The desired conditional probability is:

\[ \Pr (FS | \{ SF, FS \}) = \frac{\frac{1}{12}}{\frac{1}{4} + \frac{1}{12}} = \frac{\frac{1}{12}}{\frac{3}{12} + \frac{1}{12}} = \frac{\frac{1}{12}}{\frac{4}{12}} = \frac{12}{12 \times 4} = \frac{1}{4} \]

Difference between \(P(A|B)\) and \(P(B|A)\)

\[ \begin{eqnarray} P(A|B) & = & \frac{P(A\cap B)}{P(B)} \\ P(B|A) & = & \frac{P(A \cap B) } {P(A)} \end{eqnarray} \]

Less Serious Example \(\leadsto\) type of person who attends football games:

\[ \begin{eqnarray} P(\text{Attending a football game}| \text{Drunk}) & = & 0.01 \\ P(\text{Drunk}| \text{Attending a football game}) & \approx & 1 \end{eqnarray} \]

Law of total probability

Suppose that we have a set of events \(F_{1}, F_{2}, \ldots, F_{N}\) such that the events are mutually exclusive and together comprise the entire sample space \(\cup_{i=1}^{N} F_{i} = \Omega\). Then, for any event \(E\)

\[ \begin{eqnarray} P(E) & = & \sum_{i=1}^{N} P(E | F_{i} ) \times P(F_{i}) \end{eqnarray} \]

Example: chess tournament

You enter a chess tournament where your probability of winning a game is \(0.3\) against half the players (type 1), \(0.4\) against a quarter of the players (type 2), and \(0.5\) against the remaining quarter of the players (type 3). You play a game against a randomly chosen opponent. What is the probability of winning?

Click for the solution

Let \(A_i\) be the event of playing with an opponent of type \(i\). We have

\[\Pr (A_1) = 0.5, \quad \Pr (A_2) = 0.25, \quad \Pr (A_3) = 0.25\]

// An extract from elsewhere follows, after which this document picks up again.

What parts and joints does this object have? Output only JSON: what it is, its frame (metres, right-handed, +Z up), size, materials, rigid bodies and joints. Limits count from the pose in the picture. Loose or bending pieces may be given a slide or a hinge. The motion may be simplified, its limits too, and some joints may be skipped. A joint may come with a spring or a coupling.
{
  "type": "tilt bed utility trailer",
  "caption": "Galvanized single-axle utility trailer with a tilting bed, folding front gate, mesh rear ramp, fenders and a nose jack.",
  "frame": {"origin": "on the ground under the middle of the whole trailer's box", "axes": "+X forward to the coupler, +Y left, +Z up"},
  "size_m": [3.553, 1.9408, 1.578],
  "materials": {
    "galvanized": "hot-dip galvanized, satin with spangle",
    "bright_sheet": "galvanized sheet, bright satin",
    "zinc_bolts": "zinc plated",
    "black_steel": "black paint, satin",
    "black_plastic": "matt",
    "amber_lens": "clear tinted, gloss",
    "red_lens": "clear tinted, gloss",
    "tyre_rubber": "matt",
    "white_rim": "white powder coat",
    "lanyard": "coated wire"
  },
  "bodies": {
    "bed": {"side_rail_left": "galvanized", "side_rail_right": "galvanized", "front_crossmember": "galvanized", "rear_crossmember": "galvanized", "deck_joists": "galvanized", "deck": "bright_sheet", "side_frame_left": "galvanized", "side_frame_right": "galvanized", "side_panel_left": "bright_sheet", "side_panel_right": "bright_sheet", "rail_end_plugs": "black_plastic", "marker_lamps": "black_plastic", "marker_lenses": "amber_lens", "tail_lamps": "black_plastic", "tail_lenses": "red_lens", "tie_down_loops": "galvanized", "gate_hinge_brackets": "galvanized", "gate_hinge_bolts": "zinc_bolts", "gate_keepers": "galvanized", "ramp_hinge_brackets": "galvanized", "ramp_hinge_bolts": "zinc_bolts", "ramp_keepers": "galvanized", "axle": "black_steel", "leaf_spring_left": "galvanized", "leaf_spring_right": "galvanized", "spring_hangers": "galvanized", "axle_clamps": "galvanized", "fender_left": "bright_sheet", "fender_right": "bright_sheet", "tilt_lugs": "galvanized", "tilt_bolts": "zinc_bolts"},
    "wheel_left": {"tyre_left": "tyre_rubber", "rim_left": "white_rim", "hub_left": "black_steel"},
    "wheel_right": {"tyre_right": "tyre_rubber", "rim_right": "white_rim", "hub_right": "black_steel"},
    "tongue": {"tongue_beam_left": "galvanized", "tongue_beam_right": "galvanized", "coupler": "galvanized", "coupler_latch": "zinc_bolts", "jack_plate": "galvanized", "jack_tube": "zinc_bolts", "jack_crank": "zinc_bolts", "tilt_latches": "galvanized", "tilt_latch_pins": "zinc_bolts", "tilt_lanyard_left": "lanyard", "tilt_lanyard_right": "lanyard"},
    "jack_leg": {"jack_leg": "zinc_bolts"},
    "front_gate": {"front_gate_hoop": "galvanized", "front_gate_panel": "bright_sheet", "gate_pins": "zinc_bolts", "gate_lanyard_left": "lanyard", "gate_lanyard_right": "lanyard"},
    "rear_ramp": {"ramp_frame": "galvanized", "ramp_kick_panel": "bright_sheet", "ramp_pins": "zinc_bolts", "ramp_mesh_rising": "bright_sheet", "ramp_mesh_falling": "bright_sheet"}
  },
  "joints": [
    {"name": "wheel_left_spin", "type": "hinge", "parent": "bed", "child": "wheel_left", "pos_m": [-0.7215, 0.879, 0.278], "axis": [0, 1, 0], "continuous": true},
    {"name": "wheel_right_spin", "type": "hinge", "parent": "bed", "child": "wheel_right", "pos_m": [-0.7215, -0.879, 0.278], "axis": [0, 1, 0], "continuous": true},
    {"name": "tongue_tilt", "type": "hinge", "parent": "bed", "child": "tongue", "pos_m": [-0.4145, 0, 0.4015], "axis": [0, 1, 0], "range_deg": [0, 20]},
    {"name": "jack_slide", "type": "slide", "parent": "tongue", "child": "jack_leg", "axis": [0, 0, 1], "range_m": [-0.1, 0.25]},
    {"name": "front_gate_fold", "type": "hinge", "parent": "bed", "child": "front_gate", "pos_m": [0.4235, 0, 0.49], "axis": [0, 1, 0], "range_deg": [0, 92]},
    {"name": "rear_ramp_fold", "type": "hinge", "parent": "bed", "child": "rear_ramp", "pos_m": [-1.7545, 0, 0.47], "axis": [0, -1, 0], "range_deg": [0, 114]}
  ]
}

Also, let \(B\) be the event of winning. We have

\[\Pr (B | A_1) = 0.3, \quad \Pr (B | A_2) = 0.4, \quad \Pr (B | A_3) = 0.5\]

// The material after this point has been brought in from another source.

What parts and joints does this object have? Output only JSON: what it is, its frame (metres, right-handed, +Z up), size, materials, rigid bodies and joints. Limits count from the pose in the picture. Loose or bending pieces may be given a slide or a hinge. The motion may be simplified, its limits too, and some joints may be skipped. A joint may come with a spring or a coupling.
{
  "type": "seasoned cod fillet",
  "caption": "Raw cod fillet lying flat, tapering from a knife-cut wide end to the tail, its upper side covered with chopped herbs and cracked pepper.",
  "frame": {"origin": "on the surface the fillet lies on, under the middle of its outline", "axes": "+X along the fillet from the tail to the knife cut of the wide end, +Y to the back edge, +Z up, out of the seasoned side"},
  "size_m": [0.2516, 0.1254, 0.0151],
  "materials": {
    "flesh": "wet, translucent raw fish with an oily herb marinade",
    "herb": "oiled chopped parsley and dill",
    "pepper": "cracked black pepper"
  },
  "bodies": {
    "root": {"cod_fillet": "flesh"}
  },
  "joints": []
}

Thus, by the total probability theorem, the probability of winning is

\[ \begin{aligned} \Pr (B) &= \Pr (A_1) \Pr (B | A_1) + \Pr (A_2) \Pr (B | A_2) + \Pr (A_3) \Pr (B | A_3) \\ &= 0.5 \times 0.3 + 0.25 \times 0.4 + 0.25 \times 0.5 \\ &= 0.375 \end{aligned} \]

Bayes’ Rule

  • \(P(B|A)\) may be easy to obtain
  • \(P(A|B)\) may be harder to determine
  • Bayes’ rule provides a method to move from \(P(B|A)\) to \(P(A|B)\)

Bayes’ Rule: For two events \(A\) and \(B\),

\[ \begin{eqnarray} P(A|B) & = & \frac{P(A)\times P(B|A)}{P(B)} \end{eqnarray} \]

The proof is:

\[ \begin{eqnarray} P(A|B) & = & \frac{P(A \cap B) }{P(B) } \\ & = & \frac{P(B|A)P(A) } {P(B) } \end{eqnarray} \]

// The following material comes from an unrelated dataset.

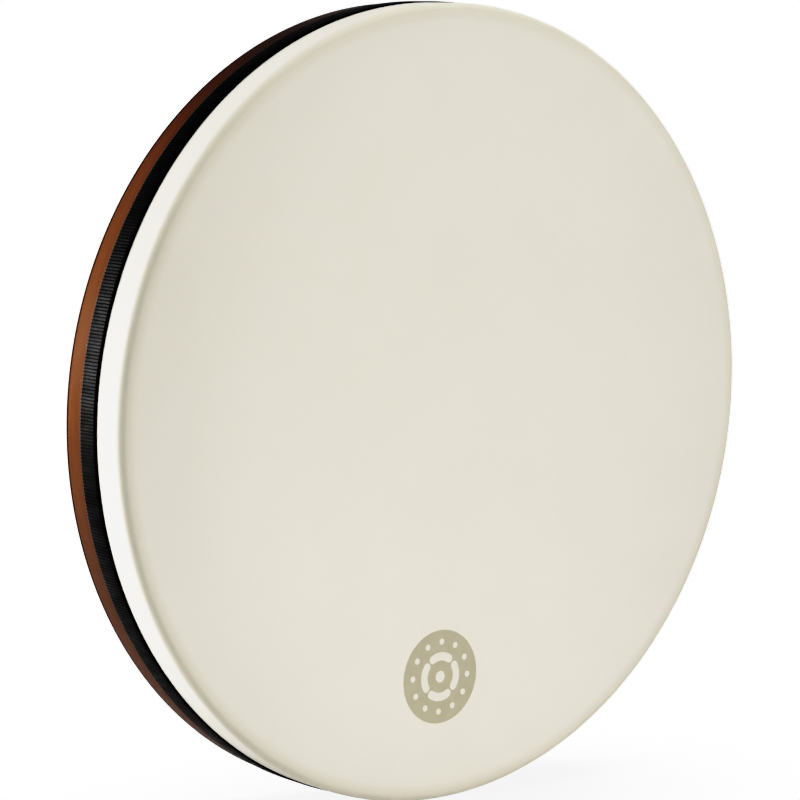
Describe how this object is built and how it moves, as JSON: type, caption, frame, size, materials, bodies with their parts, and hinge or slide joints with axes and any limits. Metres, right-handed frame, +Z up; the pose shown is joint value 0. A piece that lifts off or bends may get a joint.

  • Conditional probability allows us to replace the joint probability of \(A\) and \(B\) with the alternative expression

Examples

Chess tournament redux

Let \(A_i\) be the event of playing with an opponent of type \(i\). We have

\[\Pr (A_1) = 0.5, \quad \Pr (A_2) = 0.25, \quad \Pr (A_3) = 0.25\]

Also, let \(B\) be the event of winning. We have

\[\Pr (B | A_1) = 0.3, \quad \Pr (B | A_2) = 0.4, \quad \Pr (B | A_3) = 0.5\]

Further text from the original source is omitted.